Toulouse (AFP) – L’enquête judiciaire est close sur la mort du militant écologiste Rémi Fraisse, tué par une grenade tirée par un gendarme en 2014 à Sivens (Tarn), et « risque », selon son père, de s’achever par un non-lieu.

« Un non-lieu ? C’est le risque, un risque important », a réagi mercredi auprès de l’AFP Jean-Pierre Fraisse, qui a été informé de la clôture de l’instruction sur la mort de son fils, alors âgé de 21 ans. Aucune personne n’est en effet poursuivie dans le dossier.

Rémi Fraisse a succombé à l’explosion d’une grenade tirée par un gendarme lors d’affrontements sur le chantier de la retenue d’eau controversée de Sivens, le 26 octobre 2014.

Afin d’essayer de « relancer l’enquête », M. Fraisse jette ses dernières armes dans la bataille et a annoncé le dépôt, mercredi, de deux plaintes, confirmant une information du Monde.

La première, à Toulouse, accuse d’homicide involontaire Thierry Gentilhomme, préfet du Tarn à l’époque de la mort de Rémi Fraisse, ainsi que son directeur de cabinet, Yves Mathis. Elle vise également, pour subornation de témoins, le gendarme responsable de l’enquête sur la mort du militant.

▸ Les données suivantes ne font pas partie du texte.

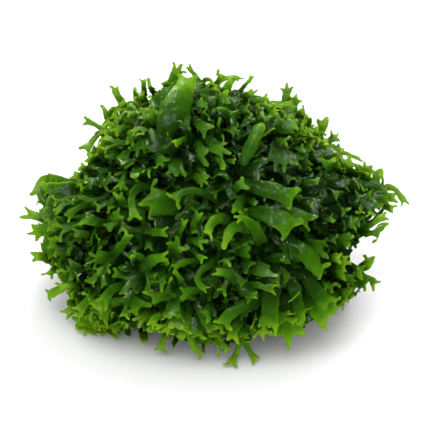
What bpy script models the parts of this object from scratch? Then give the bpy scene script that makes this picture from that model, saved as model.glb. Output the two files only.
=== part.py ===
"""Pellia, a liverwort of water tanks: one wet clump of forked thalli, resting on its flat underside.

The clump is an old matted cushion with single thalli growing out of it. Each thallus is a
ribbon that forks again and again and ends in two small horns. Lengths are in metres, +Z is up,
and the origin is at the middle of the clump's footprint, on the surface it rests on.
The viewer of the picture stands at -Y and looks down on the clump.
"""

import math
import random
from typing import NamedTuple

import bmesh
import bpy
from mathutils import Matrix, Vector
from mathutils.bvhtree import BVHTree

# Picture geometry: where a point of the 430 pixel picture lies on the clump
METRES_PER_PIXEL = 0.0002
PICTURE_CENTRE = (214, 215)
VIEW_ELEVATION = math.radians(30)
VIEW_DISTANCE = 0.75

# The clump's form, as reached by the tips
HEART_HEIGHT = 0.020
OUTLINE_STEP = math.radians(30)
OUTLINE = (0.0365, 0.0290, 0.0290, 0.0280, 0.0305, 0.0300, 0.0370, 0.0350, 0.0295, 0.0290, 0.0305, 0.0330)
DEPTH_REACH = 0.0325
FLOOR_CLEARANCE = 0.0014
LEAST_CLEARANCE = 0.0002

# The matted cushion in the middle, and the lobes fused to it
MAT_SEED = 3
MAT_SHARE = 0.80
MAT_CORNERS = 250
MAT_JITTER = 0.035
MAT_UNEVEN = 0.05
MAT_SAG = 0.16
LOBE_SEED = 7
LOWEST_LOBE = 0.0012
LOBE_TRIES = 16
# How loosely the edges that carry lobes are put in order, and how far a tip keeps to its edge's side
EDGE_ORDER_PLAY = 0.4
TIP_SIDE_SHARE = 0.6
NECK_HEIGHT = 0.0022
NECK_WIDTH = 0.0018
LOBE_REACH = (0.90, 0.98)
LONGEST_LOBE = 0.0085
LOBE_WIDTH = (0.0028, 0.0042)
NOTCH_DEPTH = 0.0016

# Thalli. They lie away from a whorl, which the picture shows near the crown
WHORL_PIXEL = (206, 128)
RIBBON_WIDTH = 0.0024
RIBBON_THICKNESS = 0.0010
RUN = (0.16, 0.30)
SWERVE = 0.65
CURL_MINIMUM = 0.05
# A ribbon's foot, a horn's foot, a horn's point and a fork's halves, as shares of the width before them
FOOT_WIDTH = 0.8
HORN_WIDTH = 0.5
POINT_WIDTH = 0.35
BRANCH_WIDTH = 0.52
# How much a growing ribbon sways and lifts, in radians
SWAY = 0.18
LIFT = 0.25
VIEWER_FACING = 0.9
SKY_FACING = 0.5
# A blade's own points: four of its neck, then four of its tip
BLADE_SIDES = [(i, (i + 1) % 4, 4 + (i + 1) % 4, 4 + i) for i in range(4)]
BLADE_FACES = [(0, 1, 2, 3), *BLADE_SIDES, (4, 5, 7), (6, 7, 5)]
GAP = 0.0003
LOWEST_DIRECTION = -0.62
HIDDEN_DIRECTIONS = 200
HIDDEN_SEED = 1000
NODE_COUNT = 60

# Fitting a thallus: how far it may move, shrink and roll by its last try
TRIES = 60
SLIP = 0.0028
FOOT_SLIP_SHARE = 0.7
SHRINK = 0.35
ROLL = 0.5
STRETCH_LIMITS = (0.75, 1.5)

DARK_GREEN = (0.010, 0.045, 0.008, 1.0)
LEAF_GREEN = (0.045, 0.170, 0.014, 1.0)


class Shape(NamedTuple):
    """How one thallus grows. Angles are in radians, and a bend is per stretch between forks."""

    forks: int = 1
    stretch: float = 0.0045
    shorten: float = 0.72
    width: float = RIBBON_WIDTH
    flare: float = 1.75
    spread: float = 0.50
    bend: float = 0.20
    curl: float = 0.6
    twist: float = 0.15
    horn: float = 0.0013
    stations: int = 3


ANTLER = Shape()
FORK = Shape(forks=2, stretch=0.0042, spread=0.55)
STRAP = Shape(forks=0, stretch=0.0105, width=0.0022, flare=1.6, bend=-0.7, curl=0.8)
LEAF = Shape(forks=1, stretch=0.0068, width=0.0030, flare=1.8, spread=0.36, curl=0.9)
TUBE = Shape(forks=0, stretch=0.0110, width=0.0072, flare=1.05, bend=0.25, curl=3.9, horn=0.0026, stations=5)
PEG = Shape(forks=0, stretch=0.0068, width=0.0022, flare=1.8, bend=-0.4, curl=1.0)


class Lobe(NamedTuple):
    """A thallus that the picture shows, by the pixels of its foot and of its tips."""

    name: str
    foot: tuple
    tip: tuple
    shape: Shape
    size: float = 1.0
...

La deuxième plainte, déposée à Paris, accuse de « faux témoignages » trois gendarmes, dont l’auteur du tir de grenade présumé responsable de la mort.

Faisant part de ses « doutes » quant à la capacité de la justice à faire éclater la vérité, M. Fraisse a dénoncé « une proximité entre les gendarmes et la justice ». 

Me Jean Tamalet, avocat du gendarme qui a tiré la grenade présumée mortelle, a confirmé à l’AFP la clôture de l’instruction, à Toulouse, estimant que « l’issue inéluctable du dossier (était) un non-lieu ». 

Le maréchal des logis J. avait été entendu en tant que témoin assisté le 18 mars 2016 et n’avait pas été poursuivi.

– Un « accident » –

« La conclusion aujourd’hui est la même que lors de son audition : c’est un abominable accident mais un accident », a déclaré Me Tamalet.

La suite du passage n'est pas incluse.